Write out, precisely and in full, each line of the material.

***

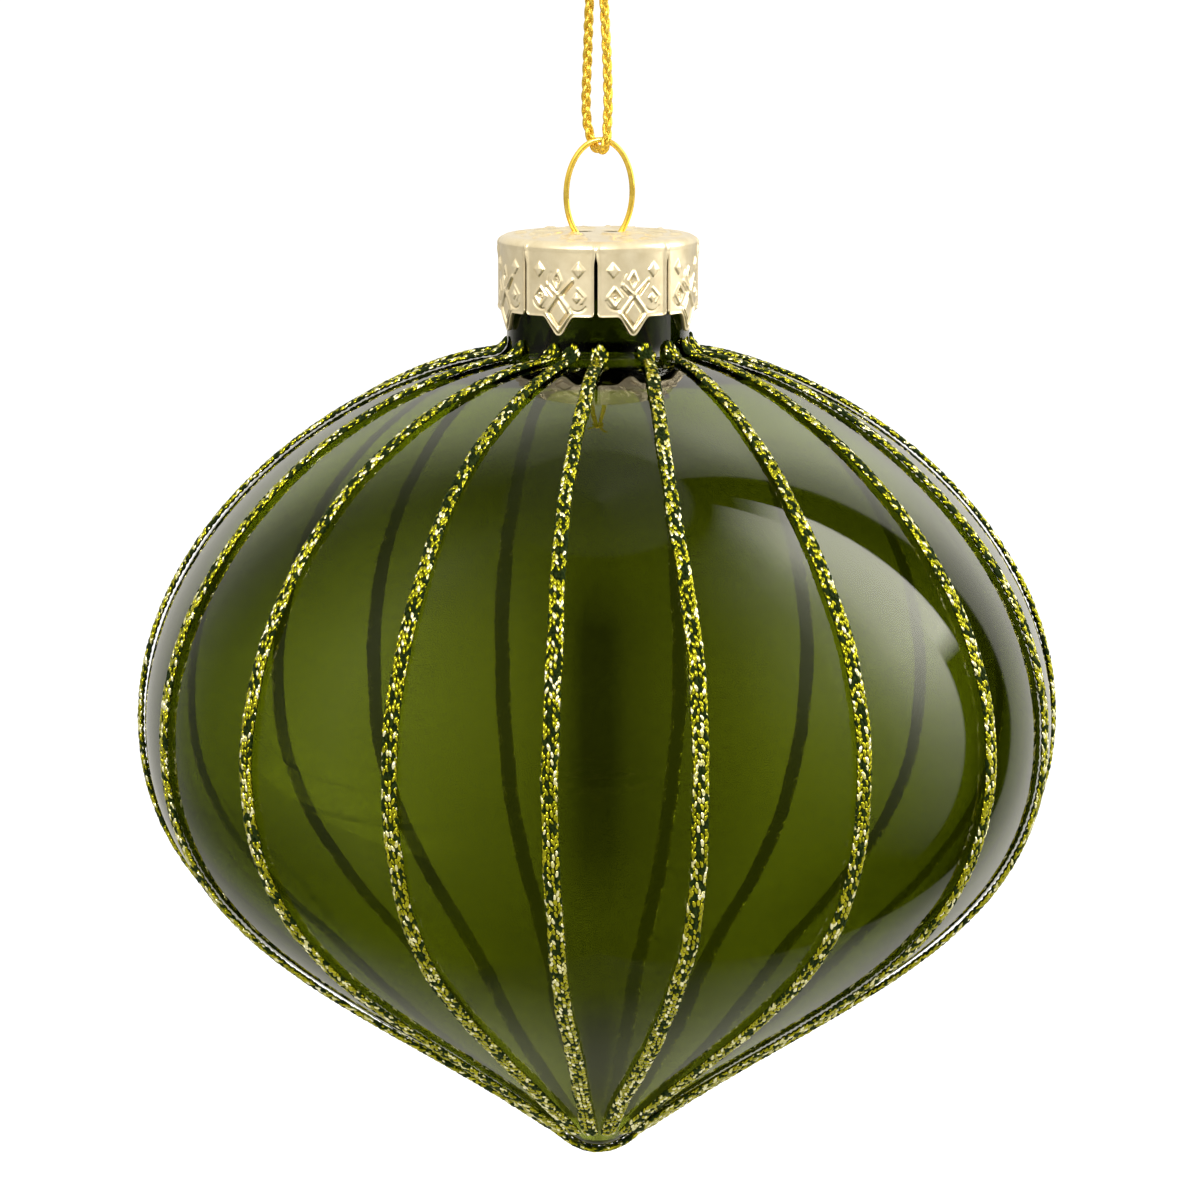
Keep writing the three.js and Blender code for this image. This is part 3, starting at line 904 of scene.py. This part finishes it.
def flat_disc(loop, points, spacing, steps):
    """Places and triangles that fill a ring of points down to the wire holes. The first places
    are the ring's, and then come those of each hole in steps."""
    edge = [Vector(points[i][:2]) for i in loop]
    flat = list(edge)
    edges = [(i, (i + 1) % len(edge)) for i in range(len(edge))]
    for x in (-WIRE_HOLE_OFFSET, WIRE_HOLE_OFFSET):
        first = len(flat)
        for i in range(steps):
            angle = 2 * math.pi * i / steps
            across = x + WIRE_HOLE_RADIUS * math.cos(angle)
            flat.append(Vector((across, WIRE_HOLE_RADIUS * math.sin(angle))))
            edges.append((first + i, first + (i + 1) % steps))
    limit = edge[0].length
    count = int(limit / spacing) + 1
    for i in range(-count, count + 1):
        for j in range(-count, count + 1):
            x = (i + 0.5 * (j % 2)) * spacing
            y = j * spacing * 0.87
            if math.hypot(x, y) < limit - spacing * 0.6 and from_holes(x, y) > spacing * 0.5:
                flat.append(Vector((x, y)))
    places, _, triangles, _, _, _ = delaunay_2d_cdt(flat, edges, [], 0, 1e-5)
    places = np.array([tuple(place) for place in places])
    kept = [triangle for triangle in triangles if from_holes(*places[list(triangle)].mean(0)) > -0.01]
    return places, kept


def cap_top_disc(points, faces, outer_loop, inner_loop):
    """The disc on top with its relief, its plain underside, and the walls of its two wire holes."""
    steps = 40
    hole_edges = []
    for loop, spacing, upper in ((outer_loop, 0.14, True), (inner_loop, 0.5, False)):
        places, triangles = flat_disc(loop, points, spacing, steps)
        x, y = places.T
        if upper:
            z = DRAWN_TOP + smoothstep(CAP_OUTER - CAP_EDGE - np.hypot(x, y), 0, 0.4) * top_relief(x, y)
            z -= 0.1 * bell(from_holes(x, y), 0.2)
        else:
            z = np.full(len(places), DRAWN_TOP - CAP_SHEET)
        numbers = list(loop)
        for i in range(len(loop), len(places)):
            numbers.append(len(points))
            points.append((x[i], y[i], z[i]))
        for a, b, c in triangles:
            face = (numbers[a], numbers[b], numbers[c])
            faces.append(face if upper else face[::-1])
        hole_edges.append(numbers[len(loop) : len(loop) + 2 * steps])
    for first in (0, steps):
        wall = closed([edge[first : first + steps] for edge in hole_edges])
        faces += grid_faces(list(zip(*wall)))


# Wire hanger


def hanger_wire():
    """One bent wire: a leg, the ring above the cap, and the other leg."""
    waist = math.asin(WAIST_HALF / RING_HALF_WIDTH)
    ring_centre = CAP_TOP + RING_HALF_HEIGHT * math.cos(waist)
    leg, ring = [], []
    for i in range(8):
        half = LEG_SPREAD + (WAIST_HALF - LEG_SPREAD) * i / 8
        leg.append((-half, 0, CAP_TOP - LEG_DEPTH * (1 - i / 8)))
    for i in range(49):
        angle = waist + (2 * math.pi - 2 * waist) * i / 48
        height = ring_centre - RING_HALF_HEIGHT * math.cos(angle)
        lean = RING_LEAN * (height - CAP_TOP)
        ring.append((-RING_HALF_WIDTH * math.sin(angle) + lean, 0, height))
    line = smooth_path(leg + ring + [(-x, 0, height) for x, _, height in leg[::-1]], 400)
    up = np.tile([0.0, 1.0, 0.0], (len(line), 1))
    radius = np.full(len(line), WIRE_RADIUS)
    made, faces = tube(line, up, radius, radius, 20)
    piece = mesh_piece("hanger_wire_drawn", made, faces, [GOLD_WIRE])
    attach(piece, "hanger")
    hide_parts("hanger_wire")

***

| ANSWER FOR THIS EXERCISE |
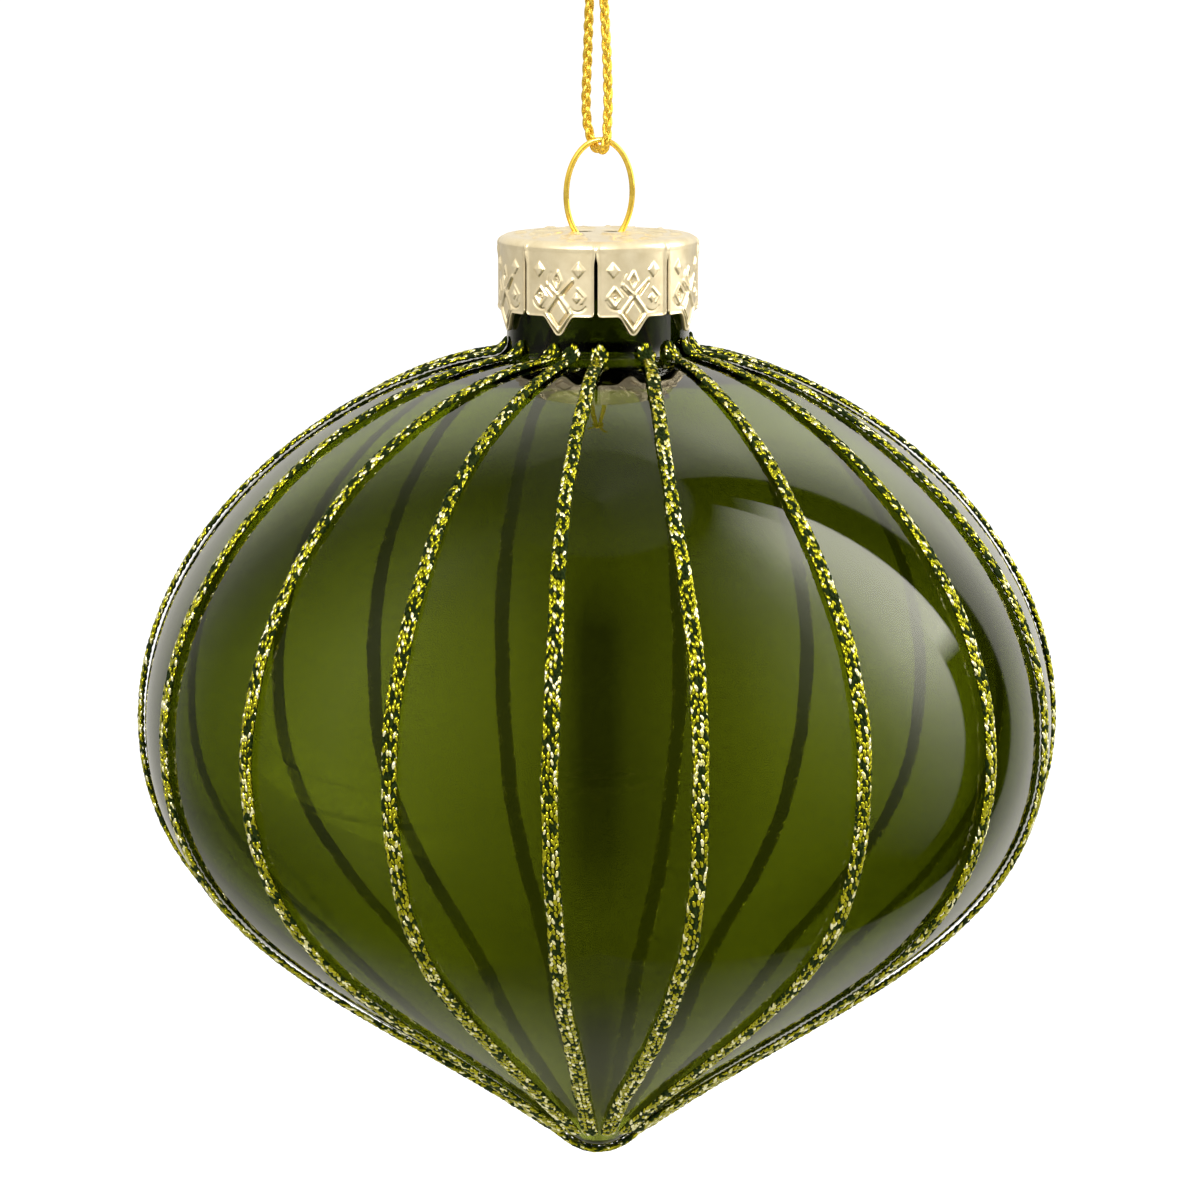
Keep writing the three.js and Blender code for this image. This is part 3, starting at line 904 of scene.py. This part finishes it.
def flat_disc(loop, points, spacing, steps):
    """Places and triangles that fill a ring of points down to the wire holes. The first places
    are the ring's, and then come those of each hole in steps."""
    edge = [Vector(points[i][:2]) for i in loop]
    flat = list(edge)
    edges = [(i, (i + 1) % len(edge)) for i in range(len(edge))]
    for x in (-WIRE_HOLE_OFFSET, WIRE_HOLE_OFFSET):
        first = len(flat)
        for i in range(steps):
            angle = 2 * math.pi * i / steps
            across = x + WIRE_HOLE_RADIUS * math.cos(angle)
            flat.append(Vector((across, WIRE_HOLE_RADIUS * math.sin(angle))))
            edges.append((first + i, first + (i + 1) % steps))
    limit = edge[0].length
    count = int(limit / spacing) + 1
    for i in range(-count, count + 1):
        for j in range(-count, count + 1):
            x = (i + 0.5 * (j % 2)) * spacing
            y = j * spacing * 0.87
            if math.hypot(x, y) < limit - spacing * 0.6 and from_holes(x, y) > spacing * 0.5:
                flat.append(Vector((x, y)))
    places, _, triangles, _, _, _ = delaunay_2d_cdt(flat, edges, [], 0, 1e-5)
    places = np.array([tuple(place) for place in places])
    kept = [triangle for triangle in triangles if from_holes(*places[list(triangle)].mean(0)) > -0.01]
    return places, kept


def cap_top_disc(points, faces, outer_loop, inner_loop):
    """The disc on top with its relief, its plain underside, and the walls of its two wire holes."""
    steps = 40
    hole_edges = []
    for loop, spacing, upper in ((outer_loop, 0.14, True), (inner_loop, 0.5, False)):
        places, triangles = flat_disc(loop, points, spacing, steps)
        x, y = places.T
        if upper:
            z = DRAWN_TOP + smoothstep(CAP_OUTER - CAP_EDGE - np.hypot(x, y), 0, 0.4) * top_relief(x, y)
            z -= 0.1 * bell(from_holes(x, y), 0.2)
        else:
            z = np.full(len(places), DRAWN_TOP - CAP_SHEET)
        numbers = list(loop)
        for i in range(len(loop), len(places)):
            numbers.append(len(points))
            points.append((x[i], y[i], z[i]))
        for a, b, c in triangles:
            face = (numbers[a], numbers[b], numbers[c])
            faces.append(face if upper else face[::-1])
        hole_edges.append(numbers[len(loop) : len(loop) + 2 * steps])
    for first in (0, steps):
        wall = closed([edge[first : first + steps] for edge in hole_edges])
        faces += grid_faces(list(zip(*wall)))


# Wire hanger


def hanger_wire():
    """One bent wire: a leg, the ring above the cap, and the other leg."""
    waist = math.asin(WAIST_HALF / RING_HALF_WIDTH)
    ring_centre = CAP_TOP + RING_HALF_HEIGHT * math.cos(waist)
    leg, ring = [], []
    for i in range(8):
        half = LEG_SPREAD + (WAIST_HALF - LEG_SPREAD) * i / 8
        leg.append((-half, 0, CAP_TOP - LEG_DEPTH * (1 - i / 8)))
    for i in range(49):
        angle = waist + (2 * math.pi - 2 * waist) * i / 48
        height = ring_centre - RING_HALF_HEIGHT * math.cos(angle)
        lean = RING_LEAN * (height - CAP_TOP)
        ring.append((-RING_HALF_WIDTH * math.sin(angle) + lean, 0, height))
    line = smooth_path(leg + ring + [(-x, 0, height) for x, _, height in leg[::-1]], 400)
    up = np.tile([0.0, 1.0, 0.0], (len(line), 1))
    radius = np.full(len(line), WIRE_RADIUS)
    made, faces = tube(line, up, radius, radius, 20)
    piece = mesh_piece("hanger_wire_drawn", made, faces, [GOLD_WIRE])
    attach(piece, "hanger")
    hide_parts("hanger_wire")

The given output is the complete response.